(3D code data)
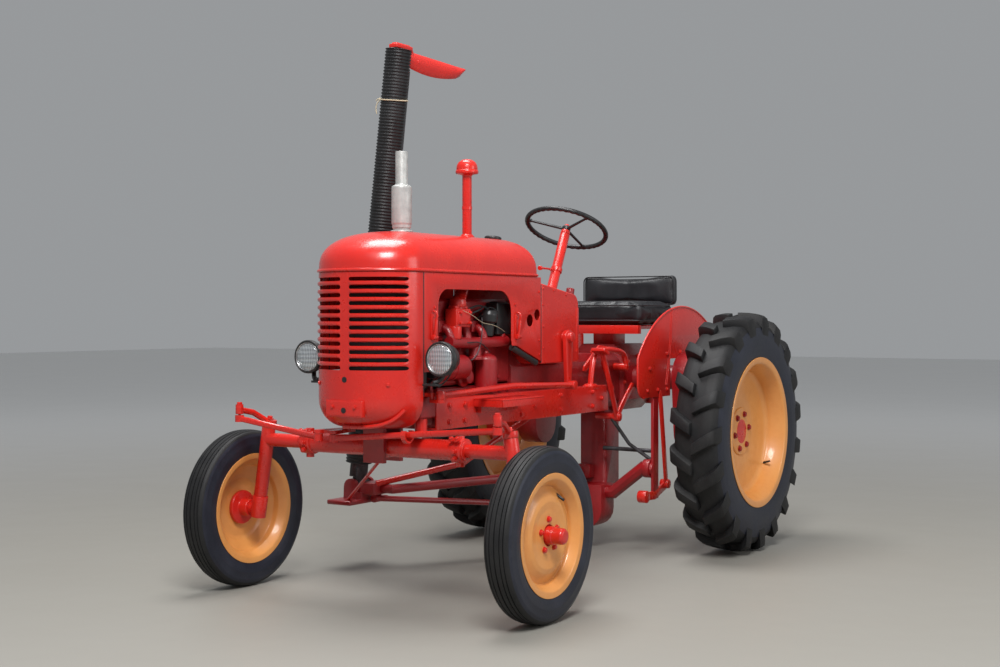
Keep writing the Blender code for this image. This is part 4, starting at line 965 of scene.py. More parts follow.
body = sheet_shape([cowl_outline()], 2 * HOOD_HALF, (0, 0, 0), SIDE_VIEW, 0.0)
settle(bevelled(body, 0.006, 4, 50), 30)
spots = [(cowl_low.y + 0.016, z) for z in (0.90, 0.985, 1.07, 1.135)]
spots += [(cowl_low.y + 0.10, 1.128), (cowl_low.y + 0.20, 1.112), (cowl_low.y + 0.285, 0.88)]
heads = []
for place, side in SIDES:
    heads += [((side * HOOD_HALF, y, z), (side, 0, 0)) for y, z in spots]
strips = [block((side * (HOOD_HALF + 0.0002) - 0.0014, cowl_high.y - 0.022, cowl_low.z + 0.01),
                (side * (HOOD_HALF + 0.0002) + 0.0014, cowl_high.y - 0.003, 1.06), 0.0008) for place,
          side in SIDES]
cowl_piece = join([body, bolts(heads, 0.0042, 0.003)] + strips)
fixed(cowl_piece, "cowl_box", RED_PAINT, "cowl")
print("cowl box to", round(cowl_high.y, 3))

# %% [markdown]
# ## Headlamps
#
# A sealed-beam lamp is a spun steel bowl, a rim that holds the glass, and a domed lens with pressed flutes.
# The lens is its own piece, because the flutes and its shine are what makes it read as a lamp; light and
# dark bands along the flutes are painted into its colour as reflections.

# %% Headlamps
GLASS = Recipe("fluted_lamp_glass", Metallic=0.55, Coat_Weight=1.0, Coat_Roughness=0.02, Roughness=0.16)
flutes = GLASS.node("ShaderNodeTexWave", {"wave_type": "BANDS", "bands_direction": "X"},
                    {"Vector": GLASS.place, "Scale": 42.0, "Distortion": 0.4, "Detail": 1.0}, "Fac")
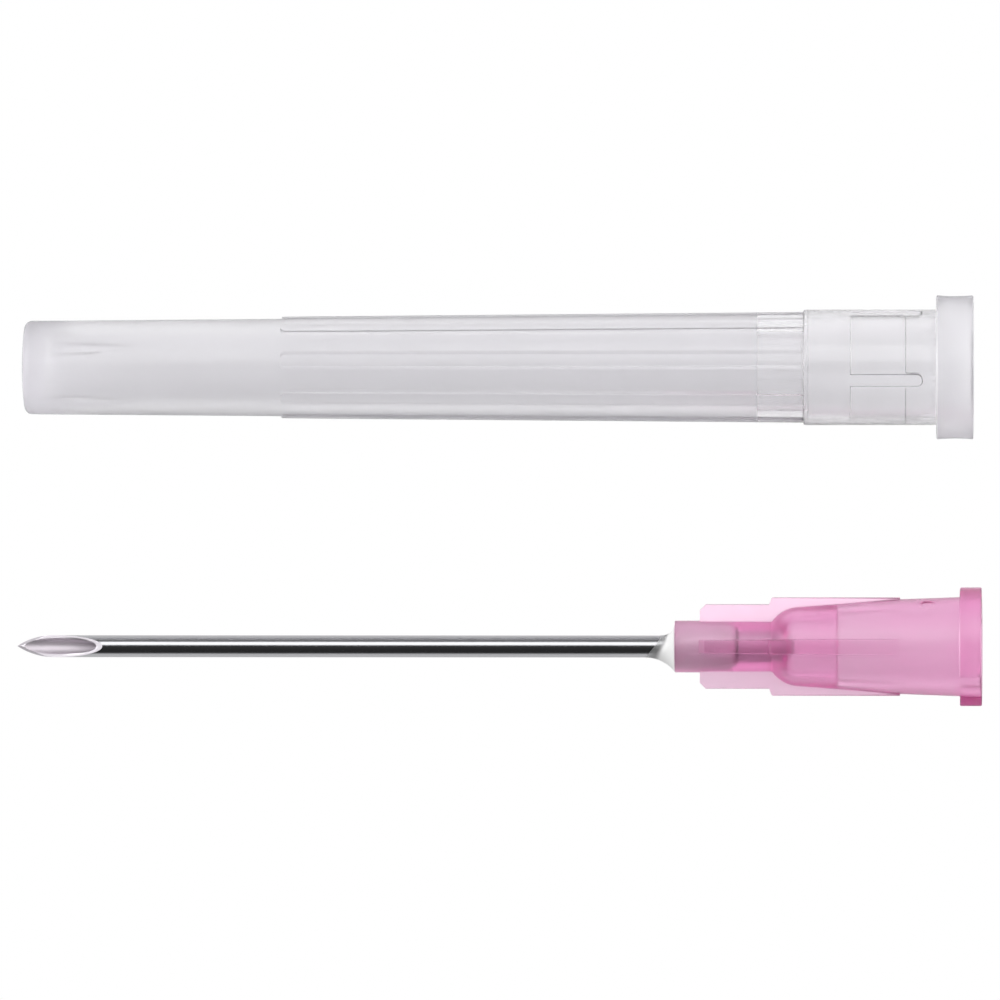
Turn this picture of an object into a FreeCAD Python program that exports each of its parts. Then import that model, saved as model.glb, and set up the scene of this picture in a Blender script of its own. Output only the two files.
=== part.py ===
"""Hypodermic needle, 18 gauge by 38 mm, with its protective sheath lying beside it.

Millimetres, +Z up, +X from the needle's point towards its hub. The floor is z = 0.
Each body is drawn along its own X axis and laid on the floor by its Placement:
the needle rests on its point and its rear lug, the sheath on its closed end and its flange.
"""

import os
import re

import FreeCAD
import Part
import Sketcher

SIZES = {
    # cannula, x = 0 at the point
    "exposed_length": (38.2, "point to the hub's nose face, 1 1/2 inch"),
    "tube_end": (0.15, "reach of the tube's rear end into the hub's chamber"),
    "tube_radius": (0.635, "outside radius, 18 gauge"),
    "lumen_radius": (0.47, "bore radius of a thin-walled 18 gauge tube"),
    "bevel_length": (5.04, "point to the heel of the bevel"),
    "bevel_angle": (13.5, "primary grind against the axis, degrees"),
    "lancet_angle": (23.3, "side grinds against the axis, degrees"),
    "lancet_roll": (35.0, "turn of the side grinds about the axis, degrees"),
    # hub, x = 0 at the nose face
    "nose_radius": (1.495, "outside radius of the nose"),
    "shoulder_start": (5.6, "where the nose swells out"),
    "shoulder_end": (7.1, "where the shoulder meets the cone"),
    "shoulder_radius": (2.31, "outside radius at the shoulder's end"),
    "shoulder_curve": (1.98, "radius of the shoulder's arc"),
    "cone_break": (13.0, "where the cone turns shallower"),
    "cone_break_radius": (2.735, "outside radius at the break"),
    "rear_radius": (2.91, "outside radius at the mouth"),
    "hub_length": (17.73, "nose face to mouth"),
    "fin_front": (1.45, "front end of the fins"),
    "fin_end": (13.0, "rear end of the fins"),
    "fin_front_width": (0.74, "fin thickness at the front"),
    "fin_rear_width": (0.92, "fin thickness at the rear"),
    "fin_corner": (0.33, "bevel on the fin's front corner"),
    "fin_low_radius": (2.44, "radius over the fins' front length"),
    "fin_step": (5.45, "where the fins step up"),
    "fin_high_radius": (2.84, "radius over the fins' rear length"),
    "lug_width": (1.26, "length of the lugs along the hub"),
    "lug_radius": (3.425, "radius over the lugs"),
    "lug_edge": (0.08, "bevel on the lugs' rims"),
    "lug_span": (124.0, "arc of one lug, degrees"),
    "lug_middle": (31.0, "middle of the upper lug, degrees from the top"),
    "socket_radius": (2.135, "radius of the tapered socket at the mouth"),
    "socket_depth": (8.3, "depth of the tapered socket"),
    "socket_taper": (6.0, "taper on the diameter, per cent"),
    "socket_lead": (0.12, "bevel round the socket's mouth"),
    "chamber_radius": (1.46, "radius of the chamber ahead of the socket"),
    "chamber_end": (6.45, "front end of the chamber"),
    "chamber_round": (0.6, "rounding of the chamber's front end"),
    "seat_gap": (0.01, "gap between the tube and its seat"),
    "well_radius": (0.96, "radius of the adhesive well in the nose"),
    "well_depth": (3.05, "depth of the well's straight part"),
    "well_end": (3.7, "where the well's cone meets the tube's seat"),
    "gate_place": (14.6, "mark of the moulding gate, from the nose"),
    "gate_angle": (60.0, "gate mark, degrees from the top"),
    "gate_radius": (0.5, "radius of the gate mark"),
    "gate_depth": (0.074, "depth of the gate mark's floor below the cone"),
    # adhesive bead, x = 0 at the nose face
    "bead_reach": (1.15, "length of the fillet ahead of the nose"),
    "bead_film": (0.03, "thickness of the wetted film on the tube"),
    "bead_inset": (0.025, "distance of the bead's rim from the nose's edge"),
    "wet_long": (1.73, "reach of the wetted edge on one side"),
    "wet_short": (0.8, "reach of the wetted edge on the other side"),
    # sheath, x = 0 at the closed end
    "point_room": (1.54, "room ahead of the point once the needle is inside"),
    "end_wall": (0.6, "wall round the cavity at the closed end"),
    "end_corner": (0.45, "rounding of the closed end"),
    "end_dome": (0.13, "rise of the closed end's dome"),
    "collar_depth": (9.8, "front face of the collar, from the mouth"),
    "rear_wall": (0.555, "wall over the fins' bore at the collar"),
    "collar_wall": (0.26, "wall between the mouth's bore and the collar"),
    "collar_lead": (0.12, "slope at the collar's front"),
    "flange_width": (2.12, "width of the mouth flange"),
    "flange_rise": (0.82, "height of the flange over the collar"),
    "flange_edge": (0.07, "bevel on the flange's edges"),
    "flange_hollow": (0.045, "hollow in the flange's rim"),
    "rib_count": (8, "outer ribs"),
    "rib_front": (15.0, "front end of the outer ribs"),
    "rib_width": (0.78, "width of an outer rib"),
    "rib_corner": (0.3, "rounding of a rib's front corners"),
    "rib_front_rise": (0.1272, "height of the ribs over the wall at their front"),
    "rib_rear_rise": (0.15, "height of the ribs over the wall at the collar"),
    "cavity_start": (1.27, "thickness of the closed end"),
    "cavity_bevel": (0.35, "bevel round the cavity's end"),
    "cavity_radius": (2.1, "cavity radius up to the first step"),
    "fins_depth": (12.46, "first step of the bore, the fins' stop, from the mouth"),
    "fins_room": (0.05, "room between the fins' front length and the bore"),
    "hub_setback": (1.05, "distance of the second step ahead of the fins' own step"),
    "hub_room": (0.06, "room between the fins' rear length and the bore"),
    "splines_depth": (7.08, "third step of the bore, from the mouth"),
    "splines_rise": (0.12, "height of the splines, widening the bore between them"),
    "throat_depth": (3.9, "last step of the bore, from the mouth"),
    "throat_rise": (0.05, "widening of the bore at the last step"),
    "mouth_lead": (0.15, "bevel round the sheath's mouth"),
    "spline_count": (4, "splines inside the mouth"),
    "spline_setback": (2.92, "rear end of the splines, from the mouth"),
    "spline_width": (0.7, "width of a spline"),
    "tongue_count": (4, "tongues inside the closed end"),
    "tongue_end": (7.1, "tip of the tongues"),
    "tongue_width": (0.9, "width of a tongue at its root"),
    "tongue_height": (0.25, "height of the tongues over the cavity's wall"),
    # places on the floor
    "needle_side": (-8.425, "y of the needle's axis"),
    "sheath_side": (7.7, "y of the sheath's axis"),
    "sheath_start": (-27.6, "x of the sheath's closed end"),
    "sheath_roll": (7.5, "turn of the top rib away from the needle, degrees"),
}

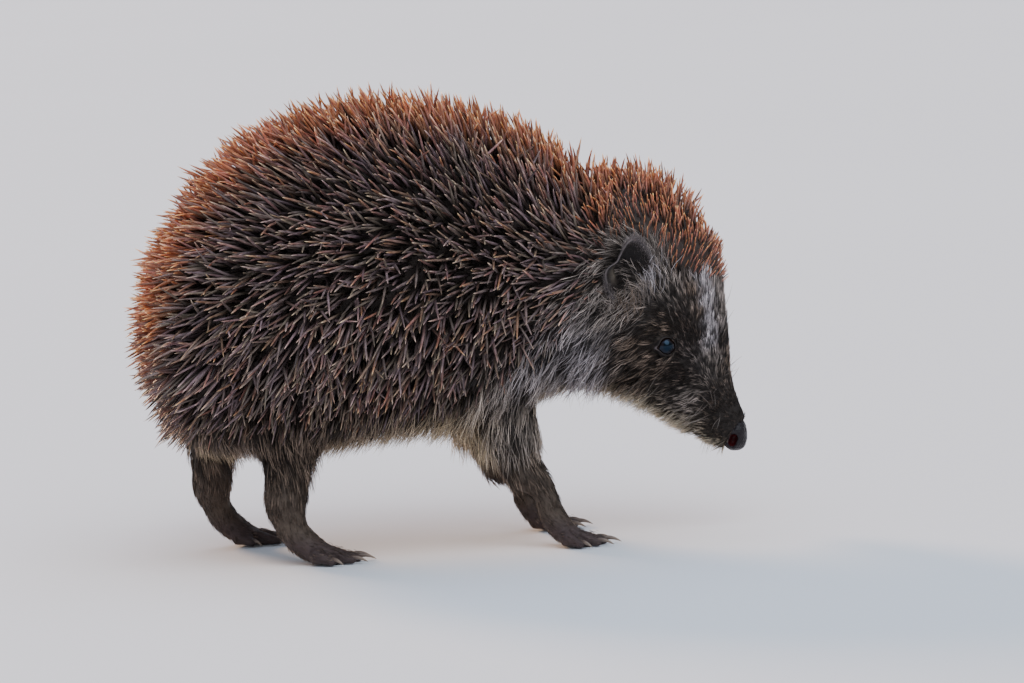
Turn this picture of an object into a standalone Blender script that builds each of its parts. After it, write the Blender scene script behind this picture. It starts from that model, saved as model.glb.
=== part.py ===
"""A walking hedgehog with an arched back and a lowered snout, divided into its body parts.

The solids reach out to the tips of the spines and hair. The animal faces -Y, its right side is
towards -X, and its soles stand on z = 0. The origin is on the floor, under the middle of the body.
"""

import math
from collections import namedtuple

import bmesh
import bpy
import numpy as np
from mathutils import Matrix, Vector

OBJECT_NAME = "hedgehog"
MM = 0.001

# Driving dimensions, in millimetres.
BODY_LENGTH = 194.4
GAP = 0.3
EYE_RADIUS = 3.3
NOSE_SIZE = (4.4, 4.0, 5.4)
EAR_SIZE = (7.0, 9.4, 5.0)
EAR_THICKNESS = 1.4
RIM_TOLERANCE = 0.01
TOE_RADIUS = 1.75
CLAW_RADIUS = 0.8
CLAW_TIP_RADIUS = 0.25
CLAW_FLATNESS = 0.8
CLAW_ROOT = 1.3
CLAW_HEIGHT = 1.55
CLAW_ARCH = 0.7
CLAW_DROP = 1.05
FLOOR_BLOCK = (200.0, 300.0, 20.0)
STRIDE_HIND = 25.5
STRIDE_FORE = 8.0
FAR_GIRTH = 0.93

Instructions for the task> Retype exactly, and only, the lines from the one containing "Turn this picture of an object into a FreeCAD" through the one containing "import Sketcher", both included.

Solution>
Turn this picture of an object into a FreeCAD Python program that exports each of its parts. Then import that model, saved as model.glb, and set up the scene of this picture in a Blender script of its own. Output only the two files.
=== part.py ===
"""Hypodermic needle, 18 gauge by 38 mm, with its protective sheath lying beside it.

Millimetres, +Z up, +X from the needle's point towards its hub. The floor is z = 0.
Each body is drawn along its own X axis and laid on the floor by its Placement:
the needle rests on its point and its rear lug, the sheath on its closed end and its flange.
"""

import os
import re

import FreeCAD
import Part
import Sketcher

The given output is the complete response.